■ REQUIRED WORK:
Copy out, exactly and without additions, the lines from the one that contains "Write part 2" to the one that contains "return [first +", both ends included.

::::::::

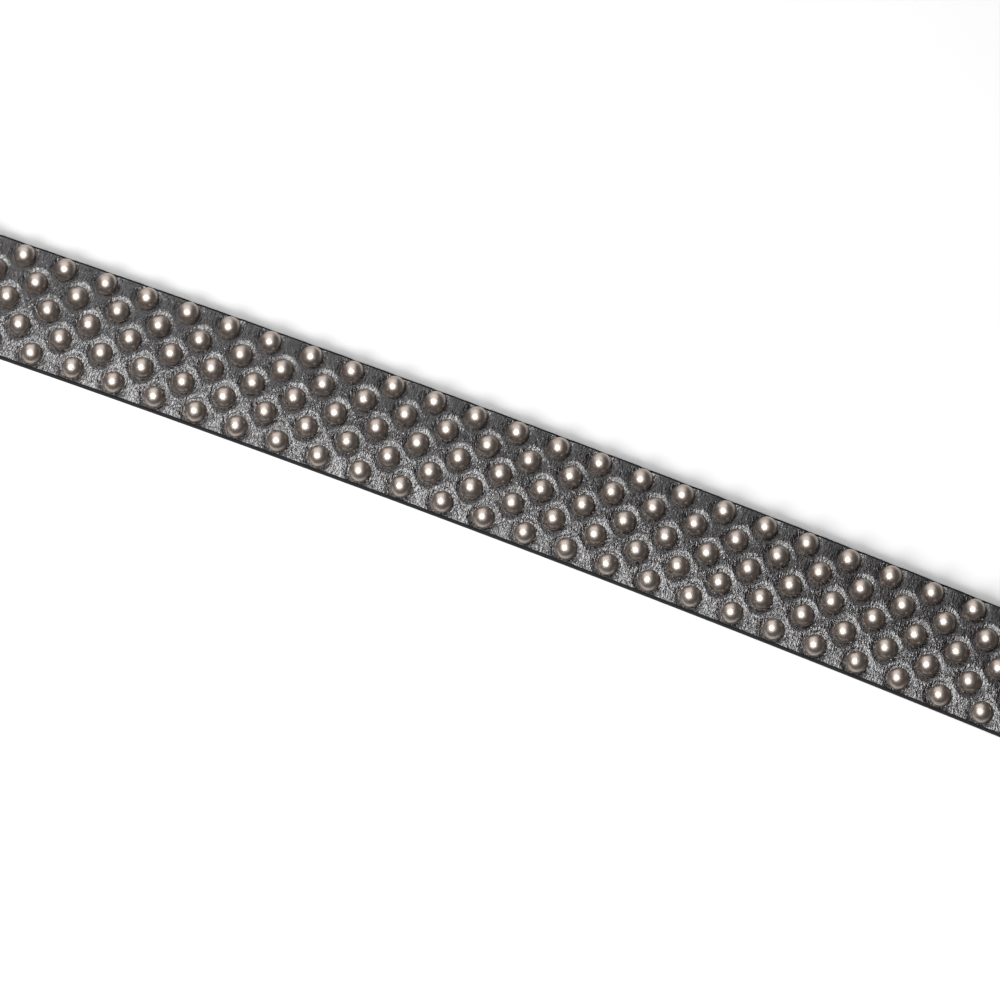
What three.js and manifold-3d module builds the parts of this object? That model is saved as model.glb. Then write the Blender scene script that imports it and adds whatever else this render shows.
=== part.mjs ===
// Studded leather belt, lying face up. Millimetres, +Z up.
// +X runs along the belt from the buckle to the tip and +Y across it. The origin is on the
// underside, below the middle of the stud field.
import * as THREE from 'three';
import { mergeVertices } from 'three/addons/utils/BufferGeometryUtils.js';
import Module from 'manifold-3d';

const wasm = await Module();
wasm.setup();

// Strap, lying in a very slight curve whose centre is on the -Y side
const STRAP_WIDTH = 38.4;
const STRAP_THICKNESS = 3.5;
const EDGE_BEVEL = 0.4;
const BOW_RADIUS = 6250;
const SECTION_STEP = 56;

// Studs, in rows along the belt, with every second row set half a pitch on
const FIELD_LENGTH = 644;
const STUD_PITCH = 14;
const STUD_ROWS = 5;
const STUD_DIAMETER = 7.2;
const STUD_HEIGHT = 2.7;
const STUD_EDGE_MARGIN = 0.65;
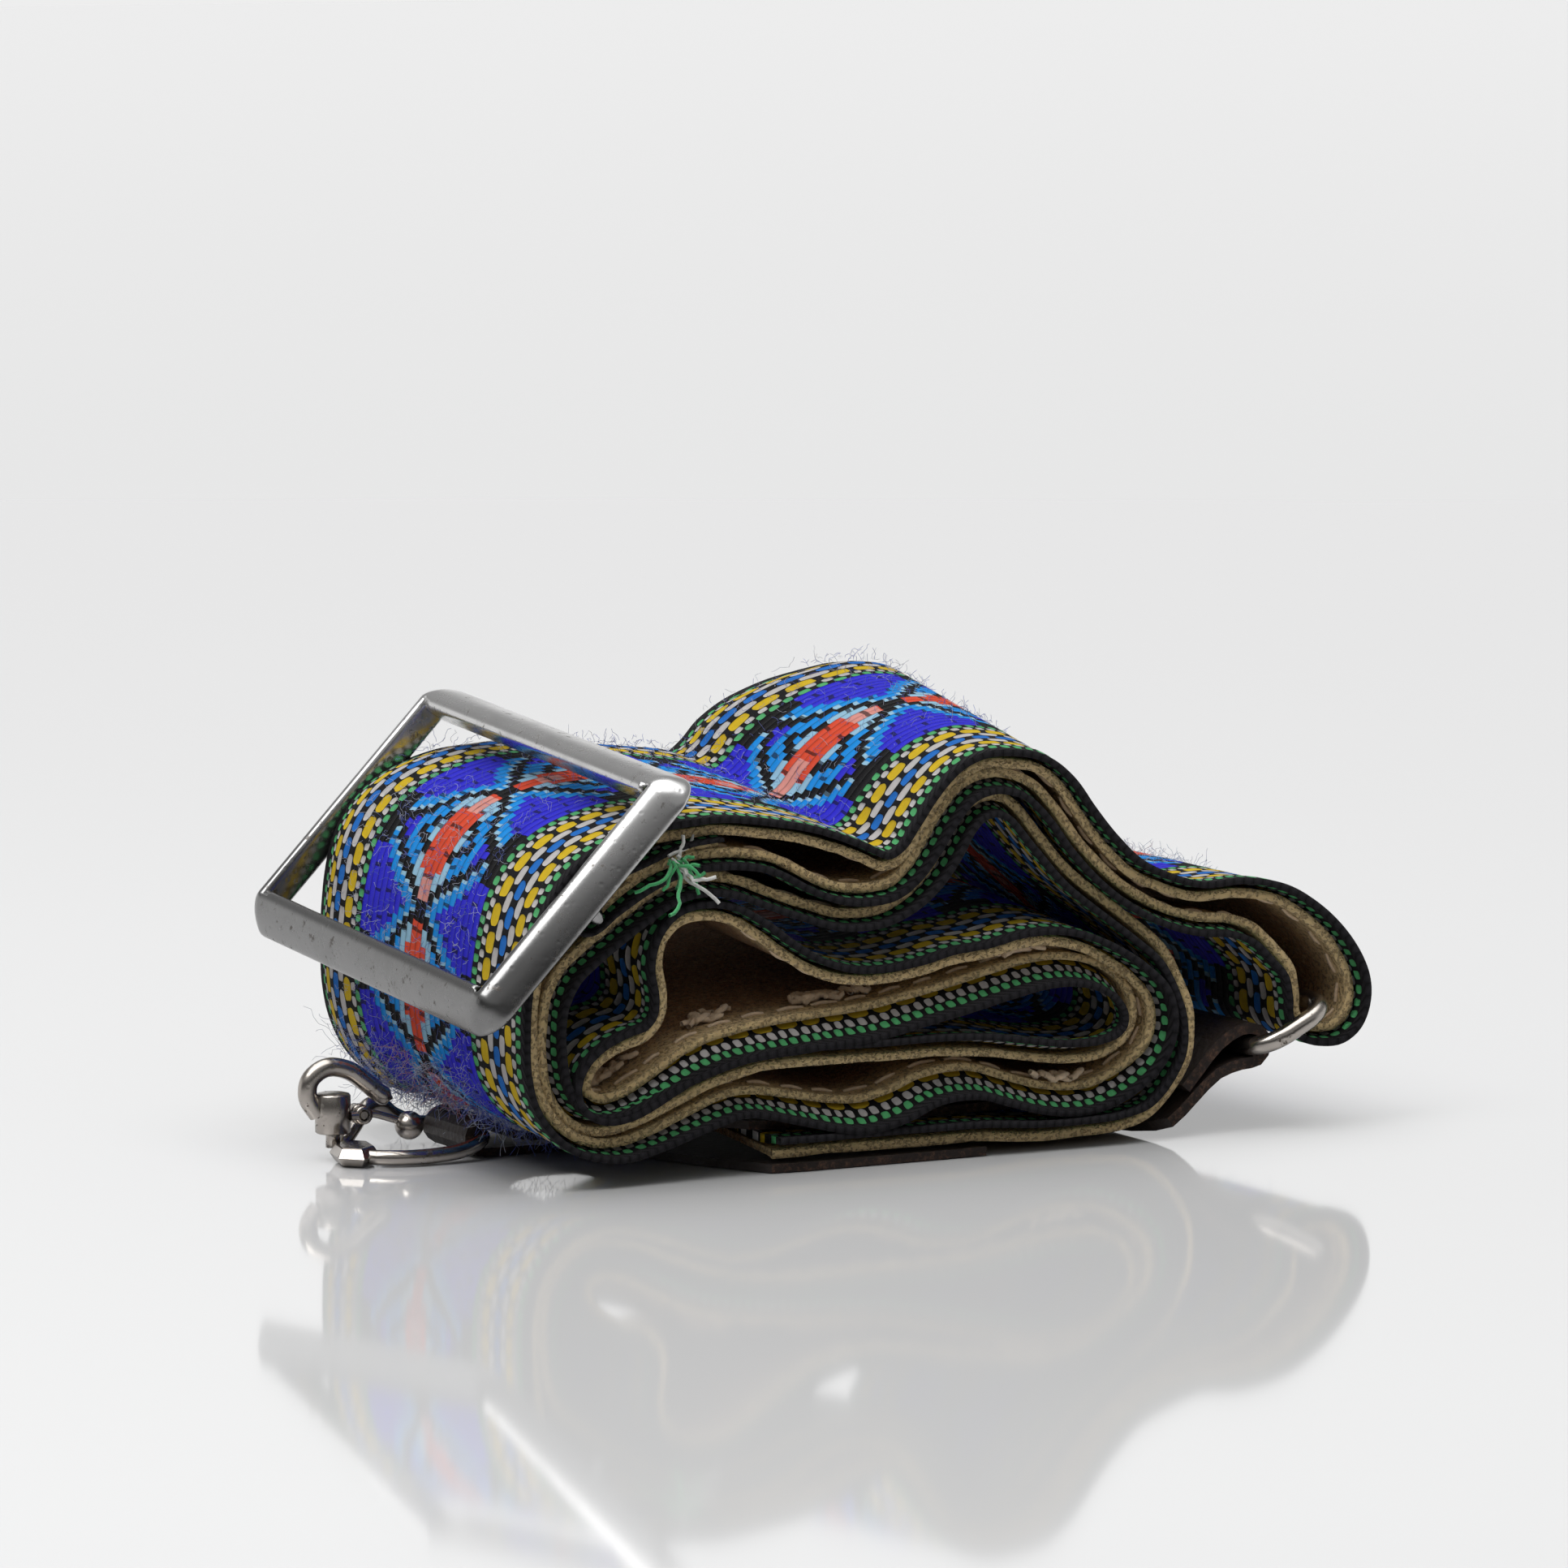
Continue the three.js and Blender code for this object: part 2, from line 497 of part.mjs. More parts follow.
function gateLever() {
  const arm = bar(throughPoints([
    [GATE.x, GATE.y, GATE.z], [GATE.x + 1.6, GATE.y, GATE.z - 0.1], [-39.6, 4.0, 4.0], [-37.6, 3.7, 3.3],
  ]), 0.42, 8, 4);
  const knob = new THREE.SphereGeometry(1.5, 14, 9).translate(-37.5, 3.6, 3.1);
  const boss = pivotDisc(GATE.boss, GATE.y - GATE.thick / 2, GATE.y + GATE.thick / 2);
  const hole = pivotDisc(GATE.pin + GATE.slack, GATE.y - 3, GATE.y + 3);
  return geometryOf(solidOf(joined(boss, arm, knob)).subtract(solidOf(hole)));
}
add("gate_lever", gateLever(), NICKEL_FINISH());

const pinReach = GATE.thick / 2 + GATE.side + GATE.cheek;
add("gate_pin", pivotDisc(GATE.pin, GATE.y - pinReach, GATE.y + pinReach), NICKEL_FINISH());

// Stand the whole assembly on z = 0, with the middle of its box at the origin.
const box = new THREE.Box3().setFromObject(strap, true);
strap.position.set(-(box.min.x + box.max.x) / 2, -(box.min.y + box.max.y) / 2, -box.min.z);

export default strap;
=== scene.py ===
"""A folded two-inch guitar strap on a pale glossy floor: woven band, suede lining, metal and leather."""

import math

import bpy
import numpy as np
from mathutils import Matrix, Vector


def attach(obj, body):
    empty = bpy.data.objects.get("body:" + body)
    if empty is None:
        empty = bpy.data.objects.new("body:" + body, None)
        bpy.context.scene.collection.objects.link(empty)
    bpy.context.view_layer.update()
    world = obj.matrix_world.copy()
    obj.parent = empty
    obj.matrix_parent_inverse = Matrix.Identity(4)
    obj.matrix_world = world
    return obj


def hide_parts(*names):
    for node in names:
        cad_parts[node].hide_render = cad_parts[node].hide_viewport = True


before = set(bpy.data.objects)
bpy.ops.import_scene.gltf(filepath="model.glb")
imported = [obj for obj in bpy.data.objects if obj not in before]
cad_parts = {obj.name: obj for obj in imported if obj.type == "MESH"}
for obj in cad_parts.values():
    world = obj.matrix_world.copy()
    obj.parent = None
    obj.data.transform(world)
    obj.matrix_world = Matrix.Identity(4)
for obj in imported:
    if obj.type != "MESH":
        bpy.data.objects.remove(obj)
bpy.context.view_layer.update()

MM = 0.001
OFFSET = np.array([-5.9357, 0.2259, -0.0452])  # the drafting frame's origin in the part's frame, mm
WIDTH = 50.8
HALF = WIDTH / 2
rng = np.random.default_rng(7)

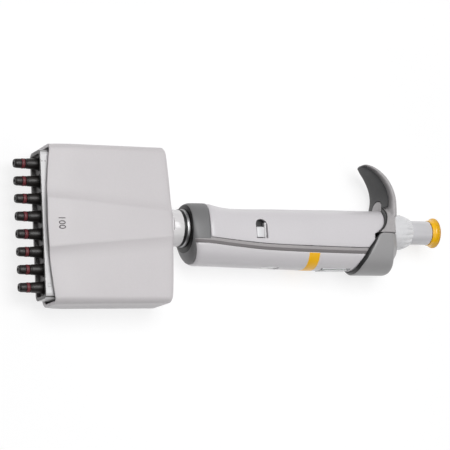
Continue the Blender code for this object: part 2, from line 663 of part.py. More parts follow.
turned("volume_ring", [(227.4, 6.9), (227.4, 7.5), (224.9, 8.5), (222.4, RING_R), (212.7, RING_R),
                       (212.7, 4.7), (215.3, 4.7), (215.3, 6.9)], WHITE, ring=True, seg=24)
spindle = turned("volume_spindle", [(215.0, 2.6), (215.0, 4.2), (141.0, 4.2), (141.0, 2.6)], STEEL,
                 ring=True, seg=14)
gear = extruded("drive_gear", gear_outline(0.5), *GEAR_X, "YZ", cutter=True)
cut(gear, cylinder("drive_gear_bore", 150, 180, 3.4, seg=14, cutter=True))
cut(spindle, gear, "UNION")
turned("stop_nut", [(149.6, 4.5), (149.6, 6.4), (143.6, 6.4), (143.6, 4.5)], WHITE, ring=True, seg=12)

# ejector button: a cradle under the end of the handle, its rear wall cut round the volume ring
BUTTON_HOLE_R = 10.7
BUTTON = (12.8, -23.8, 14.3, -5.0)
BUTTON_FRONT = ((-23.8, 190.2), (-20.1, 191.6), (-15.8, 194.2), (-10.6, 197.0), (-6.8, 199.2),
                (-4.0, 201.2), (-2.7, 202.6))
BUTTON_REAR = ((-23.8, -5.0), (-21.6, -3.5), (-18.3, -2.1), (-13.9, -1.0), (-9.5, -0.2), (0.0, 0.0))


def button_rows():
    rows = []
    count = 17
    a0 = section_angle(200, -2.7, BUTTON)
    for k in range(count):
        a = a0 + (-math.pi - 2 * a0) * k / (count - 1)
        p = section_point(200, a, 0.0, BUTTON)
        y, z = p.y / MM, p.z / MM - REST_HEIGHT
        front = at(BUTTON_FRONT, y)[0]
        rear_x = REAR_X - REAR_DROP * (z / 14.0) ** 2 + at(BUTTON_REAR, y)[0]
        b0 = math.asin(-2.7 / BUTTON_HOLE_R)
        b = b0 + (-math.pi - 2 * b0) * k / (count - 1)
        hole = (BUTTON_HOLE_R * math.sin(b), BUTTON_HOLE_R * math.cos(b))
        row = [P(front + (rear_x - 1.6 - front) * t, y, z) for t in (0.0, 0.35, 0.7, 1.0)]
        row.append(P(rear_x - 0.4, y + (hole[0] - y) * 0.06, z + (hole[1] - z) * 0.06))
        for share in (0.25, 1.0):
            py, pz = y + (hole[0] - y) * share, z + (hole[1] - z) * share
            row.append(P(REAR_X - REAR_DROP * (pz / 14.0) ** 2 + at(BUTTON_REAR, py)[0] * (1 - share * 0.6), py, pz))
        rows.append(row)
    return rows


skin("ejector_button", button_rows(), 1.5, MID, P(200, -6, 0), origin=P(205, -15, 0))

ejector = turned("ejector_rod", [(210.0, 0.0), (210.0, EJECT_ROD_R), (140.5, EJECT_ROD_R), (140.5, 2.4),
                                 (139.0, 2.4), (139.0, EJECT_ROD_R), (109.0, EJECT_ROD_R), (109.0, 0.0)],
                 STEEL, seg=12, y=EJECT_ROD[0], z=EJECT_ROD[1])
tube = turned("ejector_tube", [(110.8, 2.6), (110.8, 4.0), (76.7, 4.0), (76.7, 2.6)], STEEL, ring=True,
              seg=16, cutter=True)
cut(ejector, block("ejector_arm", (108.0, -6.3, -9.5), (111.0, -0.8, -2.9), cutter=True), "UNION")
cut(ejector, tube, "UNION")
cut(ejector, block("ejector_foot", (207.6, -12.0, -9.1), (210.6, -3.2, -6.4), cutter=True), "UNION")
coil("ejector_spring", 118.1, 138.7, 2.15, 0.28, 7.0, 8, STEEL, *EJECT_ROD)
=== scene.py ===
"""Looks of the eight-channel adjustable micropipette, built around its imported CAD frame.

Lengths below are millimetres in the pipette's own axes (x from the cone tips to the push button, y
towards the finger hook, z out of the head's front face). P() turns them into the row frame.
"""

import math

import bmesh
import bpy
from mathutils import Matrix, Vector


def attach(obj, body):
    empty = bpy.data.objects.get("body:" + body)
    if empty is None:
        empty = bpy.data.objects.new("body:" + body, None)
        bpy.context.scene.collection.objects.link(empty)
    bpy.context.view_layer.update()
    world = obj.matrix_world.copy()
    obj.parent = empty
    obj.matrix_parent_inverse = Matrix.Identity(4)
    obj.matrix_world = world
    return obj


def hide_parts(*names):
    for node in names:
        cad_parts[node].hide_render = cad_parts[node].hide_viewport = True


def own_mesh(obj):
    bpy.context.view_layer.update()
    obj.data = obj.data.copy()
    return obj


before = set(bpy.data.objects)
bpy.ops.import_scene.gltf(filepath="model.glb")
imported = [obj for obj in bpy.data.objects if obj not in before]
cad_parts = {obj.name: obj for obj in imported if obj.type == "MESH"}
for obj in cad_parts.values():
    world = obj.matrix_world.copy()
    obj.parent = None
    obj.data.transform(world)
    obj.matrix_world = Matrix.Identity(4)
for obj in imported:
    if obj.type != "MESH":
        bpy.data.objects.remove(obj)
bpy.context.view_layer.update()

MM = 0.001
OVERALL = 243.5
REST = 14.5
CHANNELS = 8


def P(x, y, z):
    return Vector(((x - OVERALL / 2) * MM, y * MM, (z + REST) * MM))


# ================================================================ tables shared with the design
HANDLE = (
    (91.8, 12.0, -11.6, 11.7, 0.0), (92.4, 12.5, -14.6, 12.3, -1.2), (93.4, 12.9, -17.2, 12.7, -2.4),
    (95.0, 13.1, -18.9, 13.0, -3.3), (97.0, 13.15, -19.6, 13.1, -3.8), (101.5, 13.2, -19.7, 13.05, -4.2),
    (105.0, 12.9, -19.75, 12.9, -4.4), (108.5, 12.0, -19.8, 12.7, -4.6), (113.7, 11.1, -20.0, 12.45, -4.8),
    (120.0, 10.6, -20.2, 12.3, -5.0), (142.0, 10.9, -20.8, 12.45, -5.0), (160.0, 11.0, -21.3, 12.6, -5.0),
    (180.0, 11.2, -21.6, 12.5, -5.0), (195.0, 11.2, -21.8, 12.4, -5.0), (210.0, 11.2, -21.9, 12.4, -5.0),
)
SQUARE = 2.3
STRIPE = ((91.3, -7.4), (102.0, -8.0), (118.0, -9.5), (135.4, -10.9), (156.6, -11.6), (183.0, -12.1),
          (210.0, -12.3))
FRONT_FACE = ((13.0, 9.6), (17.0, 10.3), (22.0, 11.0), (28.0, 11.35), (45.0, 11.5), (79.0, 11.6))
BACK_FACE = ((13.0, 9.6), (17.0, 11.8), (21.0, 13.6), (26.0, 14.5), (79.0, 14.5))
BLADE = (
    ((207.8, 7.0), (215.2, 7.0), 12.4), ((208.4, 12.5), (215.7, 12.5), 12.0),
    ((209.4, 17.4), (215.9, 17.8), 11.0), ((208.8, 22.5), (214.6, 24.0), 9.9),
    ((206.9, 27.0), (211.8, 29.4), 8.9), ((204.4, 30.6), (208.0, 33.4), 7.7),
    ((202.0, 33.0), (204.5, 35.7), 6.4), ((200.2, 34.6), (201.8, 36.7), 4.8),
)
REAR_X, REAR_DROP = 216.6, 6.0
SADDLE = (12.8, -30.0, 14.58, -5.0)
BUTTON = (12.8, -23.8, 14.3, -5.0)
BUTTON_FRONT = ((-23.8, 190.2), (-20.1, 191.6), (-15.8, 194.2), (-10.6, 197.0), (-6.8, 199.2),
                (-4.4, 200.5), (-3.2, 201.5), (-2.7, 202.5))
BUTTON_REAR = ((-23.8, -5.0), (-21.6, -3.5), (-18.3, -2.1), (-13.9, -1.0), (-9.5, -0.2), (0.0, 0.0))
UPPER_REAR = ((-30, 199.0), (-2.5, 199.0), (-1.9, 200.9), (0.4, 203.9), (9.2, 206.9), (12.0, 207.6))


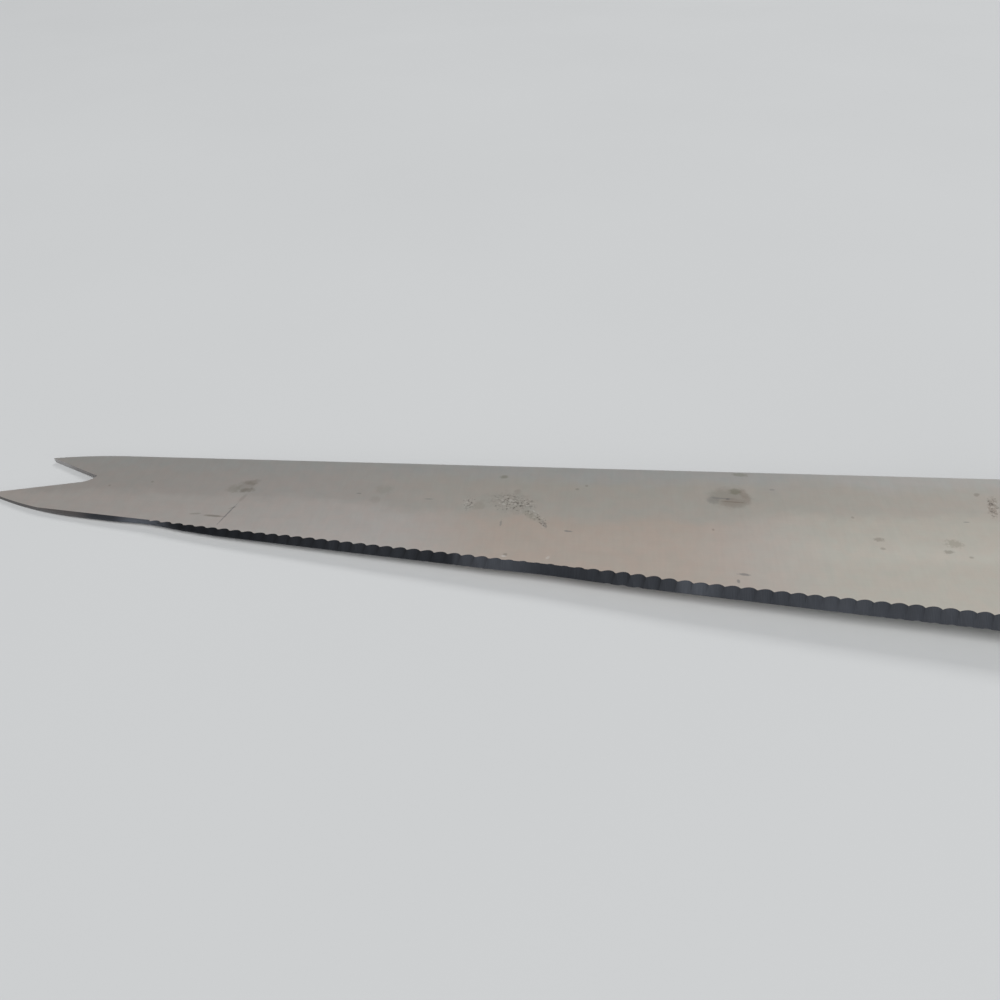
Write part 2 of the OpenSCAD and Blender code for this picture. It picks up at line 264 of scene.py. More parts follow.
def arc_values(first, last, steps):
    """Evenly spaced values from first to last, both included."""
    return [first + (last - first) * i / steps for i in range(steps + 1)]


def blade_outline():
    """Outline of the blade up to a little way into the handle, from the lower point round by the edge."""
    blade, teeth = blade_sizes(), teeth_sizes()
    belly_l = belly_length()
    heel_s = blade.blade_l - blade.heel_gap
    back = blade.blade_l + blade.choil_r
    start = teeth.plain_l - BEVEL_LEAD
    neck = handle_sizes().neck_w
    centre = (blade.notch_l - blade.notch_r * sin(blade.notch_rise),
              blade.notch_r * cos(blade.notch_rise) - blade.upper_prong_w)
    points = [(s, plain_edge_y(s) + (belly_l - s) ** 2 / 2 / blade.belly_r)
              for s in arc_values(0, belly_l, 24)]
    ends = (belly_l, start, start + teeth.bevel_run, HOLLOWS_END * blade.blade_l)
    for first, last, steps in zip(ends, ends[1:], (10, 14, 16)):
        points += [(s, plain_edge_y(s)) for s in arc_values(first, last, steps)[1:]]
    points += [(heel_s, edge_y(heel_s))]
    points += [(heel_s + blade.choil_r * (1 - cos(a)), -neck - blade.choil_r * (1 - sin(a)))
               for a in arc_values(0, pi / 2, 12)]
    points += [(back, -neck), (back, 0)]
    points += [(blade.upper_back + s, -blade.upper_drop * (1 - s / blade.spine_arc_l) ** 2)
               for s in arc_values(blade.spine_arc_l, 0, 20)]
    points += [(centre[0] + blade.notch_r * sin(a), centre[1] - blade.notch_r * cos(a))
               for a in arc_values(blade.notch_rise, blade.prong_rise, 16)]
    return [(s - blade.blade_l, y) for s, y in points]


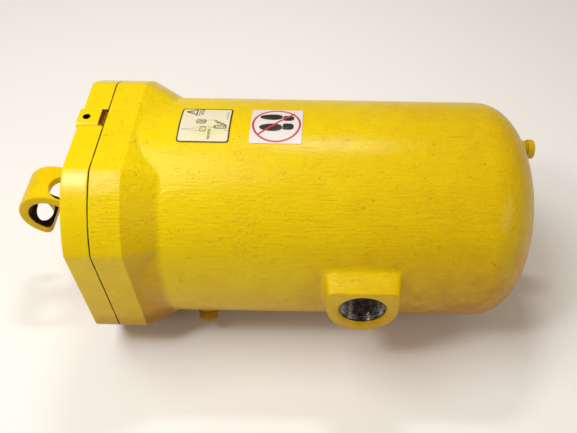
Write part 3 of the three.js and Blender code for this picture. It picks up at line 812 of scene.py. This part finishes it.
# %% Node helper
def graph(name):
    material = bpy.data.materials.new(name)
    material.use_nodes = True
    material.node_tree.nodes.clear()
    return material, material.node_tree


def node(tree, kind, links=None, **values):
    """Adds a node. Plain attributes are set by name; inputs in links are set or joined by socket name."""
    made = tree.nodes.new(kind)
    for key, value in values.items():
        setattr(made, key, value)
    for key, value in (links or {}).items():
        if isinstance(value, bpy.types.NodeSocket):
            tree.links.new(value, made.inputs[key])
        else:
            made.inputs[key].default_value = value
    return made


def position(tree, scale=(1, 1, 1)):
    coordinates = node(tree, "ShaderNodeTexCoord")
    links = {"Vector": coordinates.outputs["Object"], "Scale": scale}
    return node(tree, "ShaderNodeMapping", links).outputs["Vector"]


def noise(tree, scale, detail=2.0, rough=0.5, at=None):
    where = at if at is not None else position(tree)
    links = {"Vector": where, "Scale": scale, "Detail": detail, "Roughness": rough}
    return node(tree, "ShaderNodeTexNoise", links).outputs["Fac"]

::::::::

■ ANSWER TO THE TASK:
Write part 2 of the OpenSCAD and Blender code for this picture. It picks up at line 264 of scene.py. More parts follow.
def arc_values(first, last, steps):
    """Evenly spaced values from first to last, both included."""
    return [first + (last - first) * i / steps for i in range(steps + 1)]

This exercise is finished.